Dans une vraie démarche fraternelle

Une manière de vivre sa foi "à l’africaine" vient de plus en plus souvent interroger notre manière de croire "à la française", au risque de nous déranger dans nos habitudes et dans nos pratiques. Il y a comme un air de rencontre dans le catholicisme français, entre une vitalité existentielle et une ambition intellectuelle. Et il faut que cette rencontre se fasse. Sans concurrence mais dans une vraie démarche fraternelle qui consiste à se donner l’un à l’autre sans crainte du regard d’autrui, mais dans la joie de me montrer tel que je suis et d’accueillir l’autre tel qu’il est.
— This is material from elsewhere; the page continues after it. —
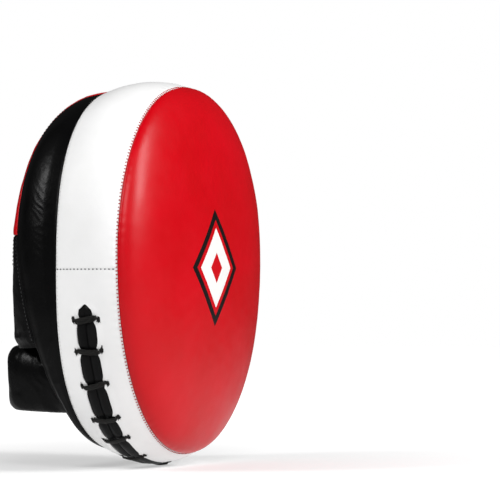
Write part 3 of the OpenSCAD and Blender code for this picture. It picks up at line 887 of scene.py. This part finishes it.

C’est ainsi que nous permettrons à notre société de voir qu’il y a un avenir possible autre que dans la violence et la guerre mémorielle.

Ce sera aussi la meilleure manière de répondre à cette confidence que reçoivent de plus en plus de parents noirs de leurs enfants au retour de l’école : "Maman, Papa, pourquoi nous on est chrétiens ? Mes amis me disent que c’est la religion des Blancs..." Pourquoi ne pas confier à la prière des saints et saintes nés en terre africaine comme Monique, Augustin, Joséphine Bakhita ou même Maurice et sa légion de martyrs thébains, cette inquiétude et ce désir que nous soyons artisans de paix en commençant par nous reconnaître d’abord comme frères ? Afin que nos discussions, nos échanges et nos désaccords ne nous entraînent jamais au-delà de ce que la charité nous oblige à vivre.